During a downturn, you need to make sure your needs are being met by the entities that haven't supported you - or supported you well enough - up until now. You're a business leader. Act like one. Not just in your own organisation but in the industry that you support - and that supports you.
How loud is your voice in the industry? What other business leaders do you regularly contact - whether on a friendly level or to discuss the state of the world?
To what professional and trade organisations do you belong? Of those, how many are lobbying groups? Which are educational? Which support and are funded by the Government?
Do you attend local council meetings? Or meet regularly - if at all - with your local councillors, regional planning officers, MP?
Make yourself known. Use the time you've got to get your face and voice out there. Build a consensus with others who are facing the same problems you are facing. The given is that within and outside the sector every business is in the same boat because you're all dealing with the same economy.

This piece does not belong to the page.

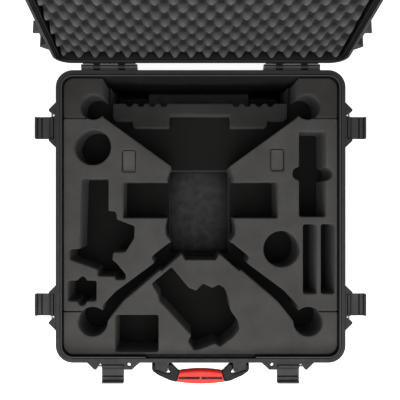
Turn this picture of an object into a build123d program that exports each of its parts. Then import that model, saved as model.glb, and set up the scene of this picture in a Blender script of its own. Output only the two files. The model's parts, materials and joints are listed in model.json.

Do your research. Find out who's doing what out there with their resources and then figure out how to make best use of local - or longer-distance - connections. Then, once you have a plan, do deals. Build consortia. Create economies of scale.
Loud voices win a lot more than whisperers. Build that voice with others who will share in the gains you identify and jointly create.
This is a time that requires nerves of steel. You have to take risks that you may not be comfortable taking but, realistically, what's the alternative? If you stay where you are, you're going to be left behind. You may make it through the downturn, but what you'll be left with won't be worth much for much longer. This is the time to do what you're there to do: lead.